There are 2 views (and 2 viewmodels) defined in mainwindow xaml:
<Window.Resources>
<DataTemplate DataType="{x:Type vm:Window1ViewModel}">
<vw:Window1View/>
</DataTemplate>
<DataTemplate DataType="{x:Type vm:Window2ViewModel}">
<vw:Window2View/>
</DataTemplate>
</Window.Resources>
And in second grid column that displays the views i got :
<ContentControl Content="{Binding Path=ViewModel}" HorizontalAlignment="Left">
</ContentControl>
Where ViewModel is a property that I set accordingly to a view(viewmodel) that i want to display.
Like :
ViewModel = new Window1ViewModel();
(datacontext of the mainwindowview is set to MainWindowViewModel)
So there is no problem to switch between views from the MainWindowViewModel.
My problem is how to switch within Window1ViewModel into Window1ViewMode2?
The various ViewModels don't "know" about other ViewModels.
Only MainWindowViewModel knos about others...
How can I solve this?
Maybe I should define a custom Event (with parameter), MainWindowViewModel will subscribe and other viewmodels will trigger it and then MainWindowViewModel will switch to the needed view?
the solution you describe is one possibility. One other I can think of is using some kind of Navigation-Service (static class or interface you pass to all your child-Viewmodels) that do this kind of work.

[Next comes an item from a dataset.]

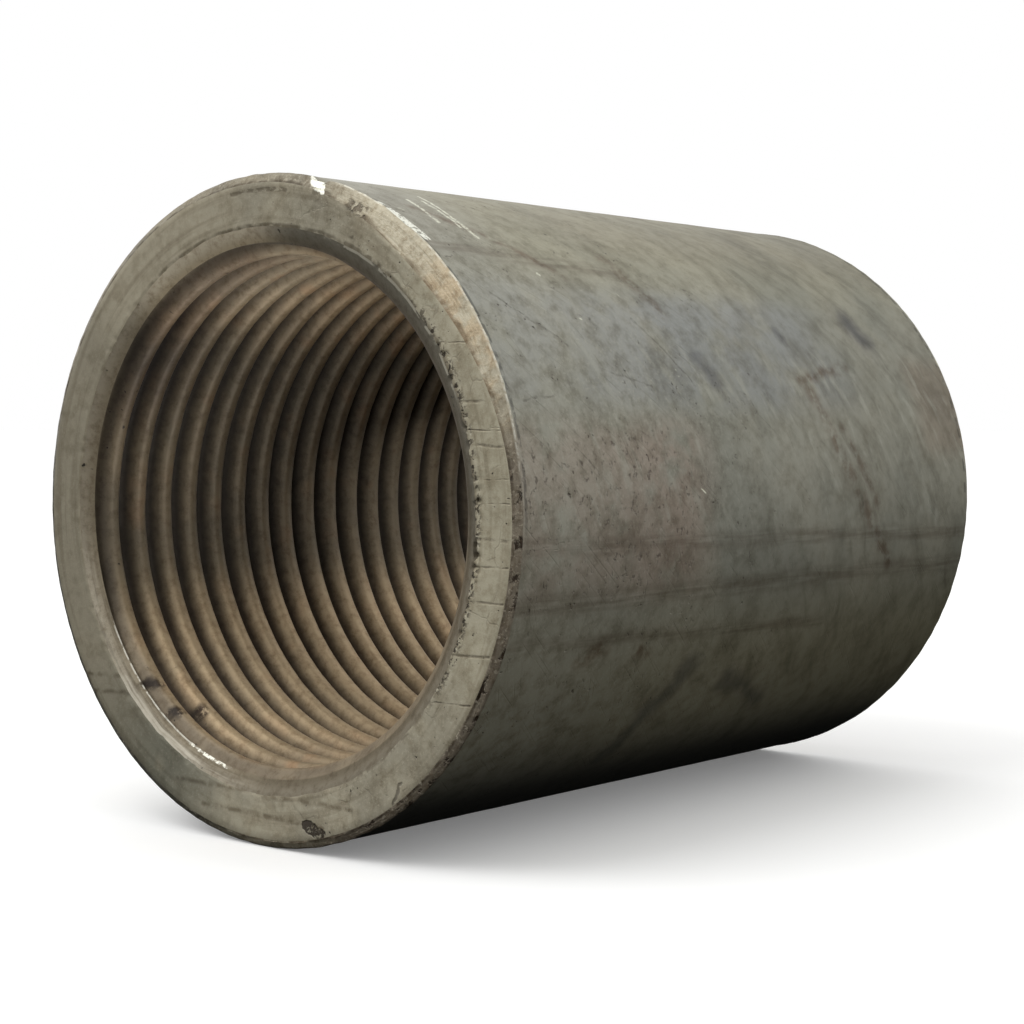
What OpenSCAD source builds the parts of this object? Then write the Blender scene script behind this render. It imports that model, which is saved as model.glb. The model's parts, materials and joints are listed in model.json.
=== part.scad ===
// Straight steel pipe coupling: a plain round sleeve with one parallel pipe thread
// tapped right through it, so that a pipe screws in from each end.
// It is turned and tapped from a single length of tube, so it is a single piece.
// Millimetres. The bore's axis is the X axis, and the origin is the middle of the bore.

/* [Sleeve] */
// Outside diameter of the sleeve
outer_d = 40; // [39:0.5:46]
// Length between the two end faces
sleeve_l = 50.8; // [40:0.1:60]
// Width of the broken outer edge, measured across the end face
edge_across = 0.7; // [0.3:0.1:1]
// Width of the broken outer edge, measured along the barrel
edge_along = 0.5; // [0.2:0.1:1]

/* [Thread] */
// Threads in each inch of length
threads_per_inch = 11.5; // [11:0.5:14]
// Diameter across the thread's crests, which is the bored hole
crest_d = 30.6; // [30.2:0.1:30.8]
// Width of a crest, as a share of the pitch
crest_share = 0.3; // [0.25:0.05:0.4]
// Width of a groove's floor, as a share of the pitch
root_share = 0.1; // [0.05:0.01:0.15]
// Angle between a groove's two sides
flank_angle = 60; // [55:5:60]
// How far the sleeve is turned about the bore's axis, which shows only where the thread starts
thread_turn = 60; // [0:15:345]

/* [Mouths] */
// Diameter of each mouth at the end face
mouth_d = 33.6; // [33.4:0.1:34.5]
// Angle between the mouth's cone and the end face
mouth_slope = 40; // [30:5:60]

/* [Quality] */
// Flat steps in one turn of the thread
steps_per_turn = 30; // [16:2:34]

/* [Hidden] */

pitch = 25.4 / threads_per_inch;
crest_r = crest_d / 2;
mouth_r = mouth_d / 2;
outer_r = outer_d / 2;

// A groove's section: its width at the crests, and how deep its two sides let it go
groove_w = (1 - crest_share) * pitch;
root_w = root_share * pitch;
groove_depth = (groove_w - root_w) / 2 / tan(flank_angle / 2);
root_r = crest_r + groove_depth;

// The cone that leads a pipe into the thread
mouth_depth = (mouth_r - crest_r) * tan(mouth_slope);

// The cutter reaches into the open hole by its inset, and past both end faces by its overrun
cutter_inset = 0.3;
inset_w = groove_w + 2 * cutter_inset * tan(flank_angle / 2);
overrun = 0.8 * pitch;
step_angle = 360 / steps_per_turn;
cutter_l = sleeve_l + 2 * overrun;
cutter_steps = ceil(cutter_l / pitch * steps_per_turn);

steel = [0.53, 0.51, 0.46];

// The section of the sleeve's wall without its thread: x is the radius, y the length
module wall_section() {
    polygon([
        [crest_r, -sleeve_l / 2 + mouth_depth],
        [mouth_r, -sleeve_l / 2],
        [outer_r - edge_across, -sleeve_l / 2],
        [outer_r, -sleeve_l / 2 + edge_along],
        [outer_r, sleeve_l / 2 - edge_along],
        [outer_r - edge_across, sleeve_l / 2],
        [mouth_r, sleeve_l / 2],
        [crest_r, sleeve_l / 2 - mouth_depth]
    ]);
}

// One section of the groove cutter, as [radius, offset along the axis]
groove_section = [
    [crest_r - cutter_inset, -inset_w / 2],
    [root_r, -root_w / 2],
    [root_r, root_w / 2],
    [crest_r - cutter_inset, inset_w / 2]
];

// The place of a section's point on the right-hand helix, after a number of steps
function on_helix(point, step) = [
    point[0] * cos(step * step_angle),
    point[0] * sin(step * step_angle),
    point[1] - cutter_l / 2 + step * pitch / steps_per_turn
];

// The solid that cuts the thread: the groove's section swept along the helix
module groove_cutter() {
    side = len(groove_section);
    last = cutter_steps * side;
    points = [for (step = [0 : cutter_steps]) for (point = groove_section) on_helix(point, step)];
    start_cap = [[for (i = [side - 1 : -1 : 0]) i]];
    end_cap = [[for (i = [0 : side - 1]) last + i]];
    sides = [
        for (step = [0 : cutter_steps - 1]) for (i = [0 : side - 1])
            let (a = step * side + i, b = step * side + (i + 1) % side)
                each [[a, b, a + side], [b, b + side, a + side]]
    ];
    polyhedron(points, concat(start_cap, sides, end_cap));
}

module sleeve() {
    color(steel)
        rotate([thread_turn, 0, 0])
            rotate([0, 90, 0])
                difference() {
                    rotate_extrude($fn = 180) wall_section();
                    groove_cutter();
                }
}

sleeve();
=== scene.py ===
"""A straight steel pipe coupling with a parallel thread tapped right through it, lying on its side.

The bore's axis is X and the origin is the middle of the bore. Lengths here are in millimetres
until a mesh or a light is made, and angles on the sleeve are in degrees from the near side (-Y)
up over the top (+Z).
"""

import json
import math
from itertools import pairwise

import bpy
import numpy as np
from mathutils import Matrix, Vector, noise


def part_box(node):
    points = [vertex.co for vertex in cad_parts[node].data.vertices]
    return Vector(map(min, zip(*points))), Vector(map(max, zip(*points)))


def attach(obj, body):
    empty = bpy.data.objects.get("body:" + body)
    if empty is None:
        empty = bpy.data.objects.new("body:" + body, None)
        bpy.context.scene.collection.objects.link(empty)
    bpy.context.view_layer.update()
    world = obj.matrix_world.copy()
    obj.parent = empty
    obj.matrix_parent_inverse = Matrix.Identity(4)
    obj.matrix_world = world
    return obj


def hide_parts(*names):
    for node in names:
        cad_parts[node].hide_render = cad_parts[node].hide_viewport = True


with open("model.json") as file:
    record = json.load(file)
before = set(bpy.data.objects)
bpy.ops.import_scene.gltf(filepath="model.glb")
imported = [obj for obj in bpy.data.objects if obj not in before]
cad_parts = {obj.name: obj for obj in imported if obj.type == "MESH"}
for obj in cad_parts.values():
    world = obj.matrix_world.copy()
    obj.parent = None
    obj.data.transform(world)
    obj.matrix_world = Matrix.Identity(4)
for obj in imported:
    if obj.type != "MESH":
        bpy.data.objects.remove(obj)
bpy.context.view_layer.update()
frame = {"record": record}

MM = 0.001

# Driving dimensions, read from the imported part
low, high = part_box("sleeve")
HALF_L = (high.x - low.x) / 2 / MM
OUTER_R = (high.z - low.z) / 2 / MM
thread_mount = next(m for m in frame["record"]["mounts"] if m["name"] == "thread_right")
CREST_R = thread_mount["dims"]["r_mm"]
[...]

If your MainWindowViewModel creates all the others I would stick to the interface solution. You can for example let the MainWindowVM implement such a interface and inject it into all the child-vm on creation. This is much the same as your event-approach but instead of the childs-providing and the main having to subscribe you have the main give something ... IMHO the better approach.
Ok, may be I understood your point. You want that controller actually be modelview which notifies to mainmodelview about the fact that it have to be swapped with someone else.
Considering that we are talking about WPF, create DependecyProperty on mainmodelview , and set it from childview, which in code behind will trigger modelviews swap.